The smallest and most abundant organic peroxy radical in the atmosphere is methyl peroxy (CH3O2), which is formed directly by the reaction of the hydroxyl radical with methane. Reaction of CH3O2 with nitric oxide constitutes one of the most important tropospheric in situ sources of ozone. Despite its importance, CH3O2 has never been measured directly in the atmosphere, and in this proposal we will develop a field instrument to do so for the first time, and deploy it in both remote, clean environments and polluted urban centres. Larger peroxy radicals, together known as RO2, are also important precursors to ozone and secondary organic aerosol, and we will also measure the sum of RO2 concentrations in the field.

Highly oxidised molecules (HOMs) deriving from the oxidation of a range of natural or anthropogenic VOCs are central to understanding how SOA forms. Peroxy radicals form an important component of HOM, however the removal mechanisms of HOM-like RO2 are highly uncertain. The fieldwork will be augmented by targeted laboratory chamber studies where individual VOCs or mixes of VOCs are used to generate HOM-like RO2 under a range of NOx, in order to determine kinetic rates and yields for the scavenging of HOM-RO2 species.

Using this combination of field and chamber studies, we will further validate the representation of current mechanisms for RO2 transformations, to improve the ability of models to calculate formation rates of ozone and secondary organic aerosol over a range of NOx concentrations.

This proposal brings together leading complementary expertise from groups in Leeds and Manchester who both have considerable experience in field measurements, laboratory chamber measurements of gas and aerosol processes, and numerical modelling using gas and coupled gas-aerosol mechanisms.

Planned Impact

Sectors who will benefit from this research are those who require accurate representations in atmospheric models of the chemical transformation and impact of natural and anthropogenic emissions. Key outputs of models are levels of pollutants such as ozone, nitrogen oxides and secondary organic aerosol. Given that exposure to these pollutants kills millions of people per year and reduces crop yields, accurate predictions of pollutant levels in response to changes in emissions, perhaps as a result of climate change or policy changes, are critical. Beneficiaries of the research include air quality and climate policy legislators, industry, agricultural agencies, government advisory bodies (for example the DEFRA Air Quality Expert Group), the transportation and logistics sectors, environment and health authorities (local and regional), and those organisations who develop operational models for air quality and climate forecast, for example the Met Office and Environmental Consultants. The proposed research has the potential to contribute to the nation's health and quality of life through the development of mitigation strategies to combat climate change and air pollution via a better understanding of atmospheric chemistry. There are also benefits for the Energy Sector, specifically for applications in combustion media, as there is significant overlap in the chemistry of volatile organic compounds in atmospheric and combustion systems.
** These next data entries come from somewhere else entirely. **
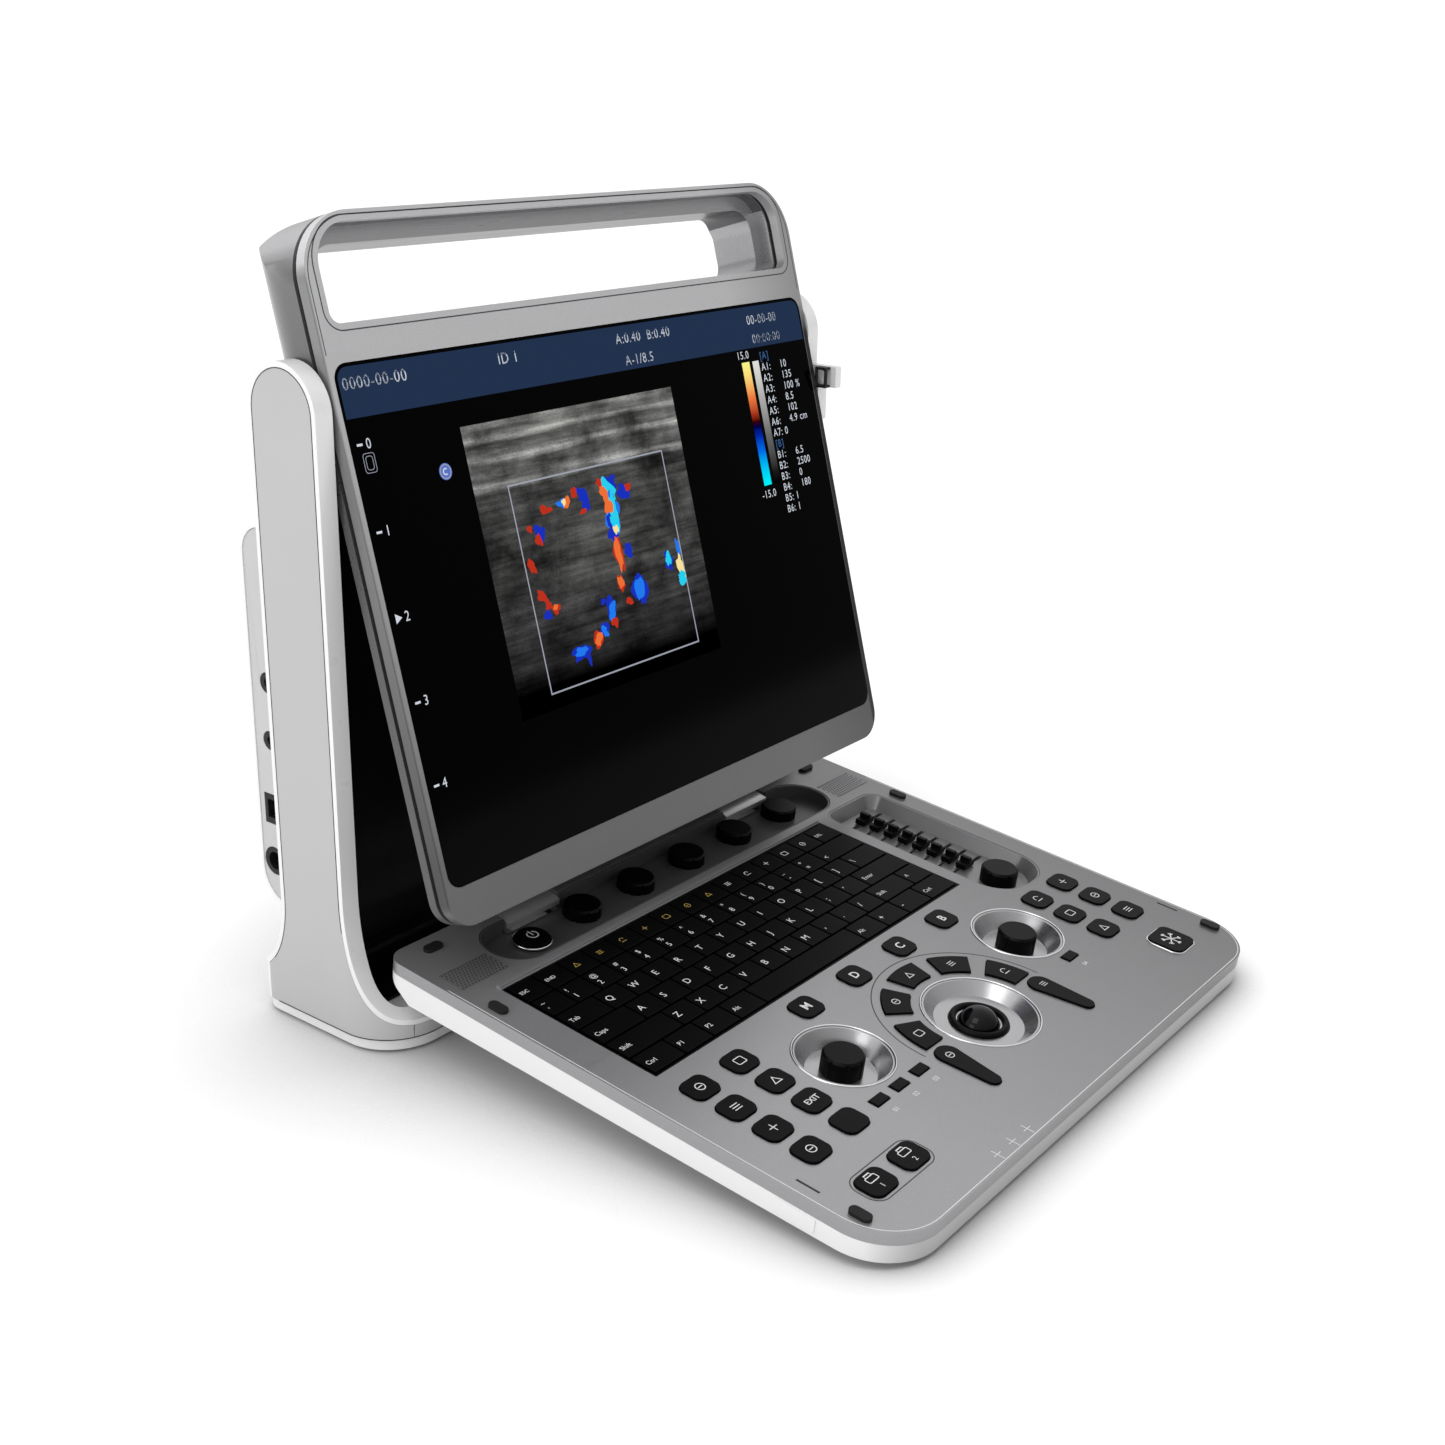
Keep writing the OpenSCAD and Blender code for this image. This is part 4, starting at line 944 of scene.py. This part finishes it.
def build_rings():
    """Chrome rings round the keys and dishes, and the trackball's black collar."""
    tube("power_ring", [ring(POWER, 8.9, -5.6)], 0.0007, LOOK["chrome"], "console")
    x, y, half = *FREEZE, 9.8
    tube("freeze_ring", [on_path(rounded(x - half, y - half, x + half, y + half, 5, 8), 0.0)],
         0.00045, LOOK["chrome"], "console")
    tube("dish_rings", [ring((-DIAL_X, DIAL_Y), 22.6, 0.0), ring((DIAL_X, DIAL_Y), 22.6, 0.0),
                        ring(BALL, 27.4, 0.0)], 0.0005, LOOK["chrome"], "console")
    tube("ball_ring", [ring(BALL, 12.2, -5.0)], 0.0018, LOOK["knob"], "console")


build_rings()

HOLE_COLUMNS, HOLE_ROWS = 15, 9
HOLE_PITCH_X, HOLE_PITCH_Y = 1.88, 1.63
HOLE_R = 0.6
HOLE_LIMIT_X = 157.4


def build_speaker_holes():
    """Small six-sided holes in staggered rows on both grilles."""
    verts, faces = [], []
    for side in (-1, 1):
        for i in range(HOLE_COLUMNS):
            for j in range(HOLE_ROWS):
                x = side * 130.2 + side * HOLE_PITCH_X * i + (HOLE_PITCH_X / 2 * side if j % 2 else 0)
                y = -20.1 - HOLE_PITCH_Y * j
                if abs(x) > HOLE_LIMIT_X:
                    continue
                a = len(verts)
                for k in range(6):
                    t = math.radians(60 * k + 30)
                    verts.append(console_flat(x + HOLE_R * math.cos(t), y + HOLE_R * math.sin(t), 0.03))
                faces.append([a + k for k in range(6)])
    make("speaker_holes", verts, faces, [LOOK["line"]], "console")


build_speaker_holes()

WING_X, WING_FRONT, WING_REAR, WING_HALF = 174.0, -44.75, 44.75, 18.3
FOOT_R = 28
FOOT_Z = 7.1


def wing_outline():
    """Side view of the cover in a wing: flared feet and a round top about the screen's pivot."""
    front = WING_FRONT + WING_HALF - PIVOT.y
    rear = WING_REAR - WING_HALF - PIVOT.y
    path = [(WING_FRONT - front * math.cos(math.radians(t)), 72 - 59 * math.sin(math.radians(t)))
            for t in range(90, -1, -5)]
    path += [(PIVOT.y - WING_HALF * math.cos(math.radians(t)),
              PIVOT.z + WING_HALF * math.sin(math.radians(t))) for t in range(0, 181, 6)]
    path += [(WING_REAR - rear * math.cos(math.radians(t)), 62 - 40 * math.sin(math.radians(t)))
             for t in range(0, 91, 5)]
    return path


def build_cover_lines():
    """Dark hairlines in the joints round the grey covers and along the foot."""
    path = [(y, z) for y, z in wing_outline() if -17 < y < 32]
    for name, x in (("cover_line_left", -WING_X), ("cover_line_right", WING_X)):
        tube(name, [[Vector((x, y, z)) * MM for y, z in path]], 0.00022, LOOK["line"],
             "base", closed=False, sides=6)
    cx, cy = WING_X - FOOT_R, -16.75
    foot = [(-WING_X, y) for y in (30, 10, -10, -16.7)]
    foot += [(-cx - FOOT_R * math.cos(math.radians(a)), cy - FOOT_R * math.sin(math.radians(a)))
             for a in range(5, 91, 5)]
    foot += [(cx + FOOT_R * math.sin(math.radians(a)), cy - FOOT_R * math.cos(math.radians(a)))
             for a in range(0, 91, 5)]
    foot += [(WING_X, y) for y in (-10, 10, 30)]
    tube("foot_line", [[Vector((x, y, FOOT_Z)) * MM for x, y in foot]], 0.00028, LOOK["line"],
         "base", closed=False, sides=6)


build_cover_lines()

# ---------------------------------------------------------------- stage

FLOOR_HALF = 80.0


def build_floor():
    """A plain pale floor that glows white, with a painted shadow: its glow fades where ambient occlusion
    finds the object close, so it darkens softly round the object's foot.
    """
    me = bpy.data.meshes.new("floor")
    h = FLOOR_HALF
    me.from_pydata([(-h, -h, 0), (h, -h, 0), (h, h, 0), (-h, h, 0)], [], [(0, 1, 2, 3)])
    floor = bpy.data.objects.new("floor", me)
    bpy.context.scene.collection.objects.link(floor)
    m = Nodes("floor", (0.5, 0.5, 0.5), 0.9, Specular_IOR_Level=0.0)
    # Painted shadow: the floor's glow is scaled by ambient occlusion round the object.
    ao = m.add("ShaderNodeAmbientOcclusion", samples=8)
    ao.inputs["Distance"].default_value = 0.16
    m.set("Emission Color", (1, 1, 1, 1))
    open_sky = m.ramp(ao.outputs["AO"], [(0.40, (0, 0, 0)), (0.99, (1, 1, 1))])
    m.vary("Emission Strength", open_sky, 0.0, 0.62)
    me.materials.append(m.mat)


def build_world():
    """White behind the object, and a soft gradient of light from above and from behind."""
    world = bpy.data.worlds.new("world")
    bpy.context.scene.world = world
    world.use_nodes = True
    t = Tree(world.node_tree)
    axes = t.axes("Generated")
    levels = [(0.0, 0.42), (0.2, 0.55), (0.42, 0.95), (1.0, 1.2)]
    sky = t.ramp(axes["Z"], [(position, (v, v, v)) for position, v in levels])
    sky = t.scale(sky, t.map_range(axes["Y"], -0.75, 0.55, 0.62, 1.12))
    mix = t.add("ShaderNodeMix", data_type="RGBA")
    t.link(t.add("ShaderNodeLightPath").outputs["Is Camera Ray"], mix.inputs["Factor"])
    t.link(sky, mix.inputs["A"])
    mix.inputs["B"].default_value = (1, 1, 1, 1)
    background = t.tree.nodes["Background"]
    t.link(mix.outputs["Result"], background.inputs["Color"])
    background.inputs["Strength"].default_value = 1.0


def area_light(name, place, target, size, power):
    data = bpy.data.lights.new(name, "AREA")
    data.energy = power
    data.shape = "RECTANGLE"
    data.size, data.size_y = size, size
    o = bpy.data.objects.new(name, data)
    o.location = place
    o.rotation_mode = "QUATERNION"
    o.rotation_quaternion = (Vector(target) - Vector(place)).to_track_quat("-Z", "Y")
    bpy.context.scene.collection.objects.link(o)


build_floor()
build_world()
area_light("key", (-1.5, -0.2, 2.6), (0, -0.1, 0.1), 1.4, 13)
area_light("side", (-2.4, 0.1, 1.0), (0, 0, 0.2), 1.2, 7)
bpy.context.scene.view_settings.view_transform = "Standard"
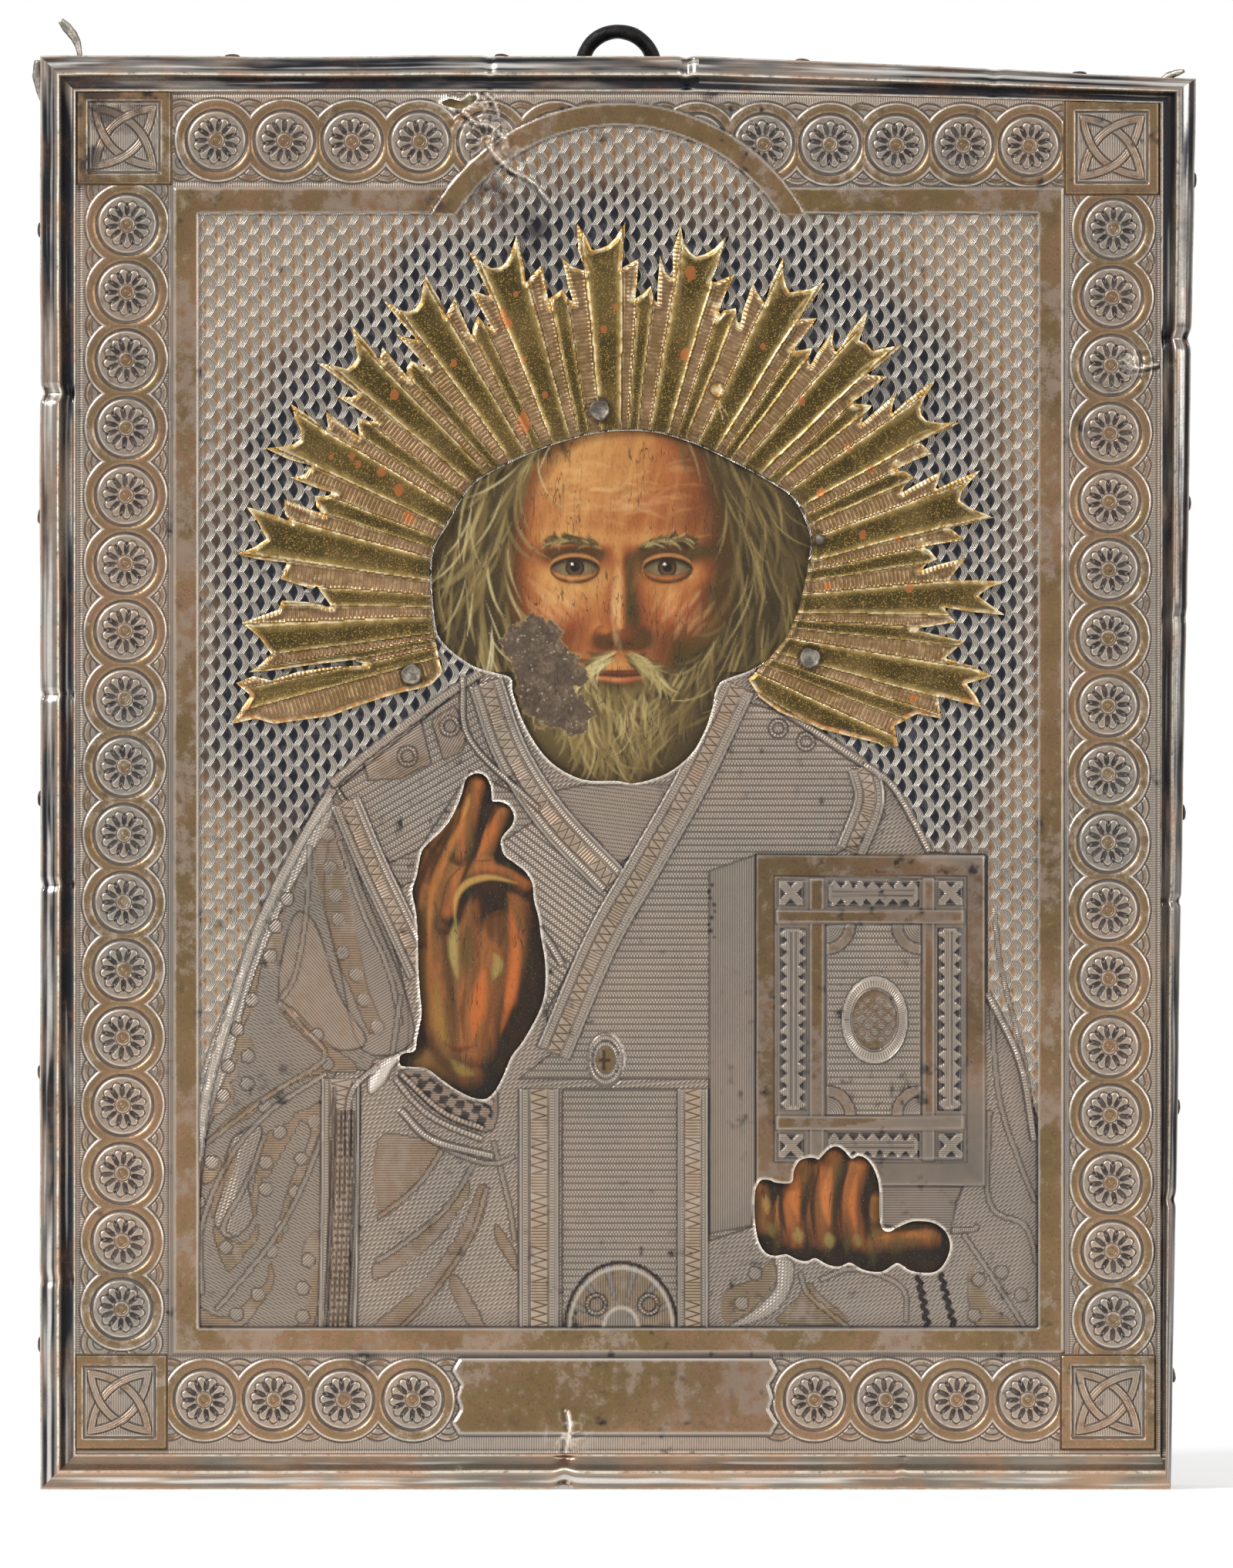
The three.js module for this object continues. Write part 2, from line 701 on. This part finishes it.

The research will also impact scientists at universities and research institutes active in the development of sensitive methods for measurements of trace gases and aerosols in the atmosphere and other reactive media, and numerical modellers who can exploit new data on fundamental chemical processes, or wish to compare with field measured concentrations. The results from this project will be communicated to the wider scientific community via publication in high quality journals and presentations at international conferences. Novel state-of-the-art instrumentation and methodologies will be developed in the project which will help to maintain the impact and international leadership of the UK atmospheric composition community. The newly developed instruments will be deployed in highly collaborative field campaigns, for example within the UKRI/Met Office Strategic Priorities Fund Clean Air: Analysis and Solutions programme, and hence are likely to attract significant public attention.

The PDRAs in this project will benefit from using a wide range of instrumentation (lasers, optics, vacuum and gas/aerosol handling, data acquisition, electronics) and modelling tools, and will have the opportunity to enhance their presentation skills through communicating their research widely, both locally and to the international research community. The investigators are active within the professional societies, for example the Royal Society of Chemistry and the Royal Meteorological Society, and the activities within this project will be publicised via our engagements with them. The research will also be communicated to the wider public through talks in Schools, Café Scientifique and through the media (investigators have experience and contacts with national newspapers, local media and BBC TV).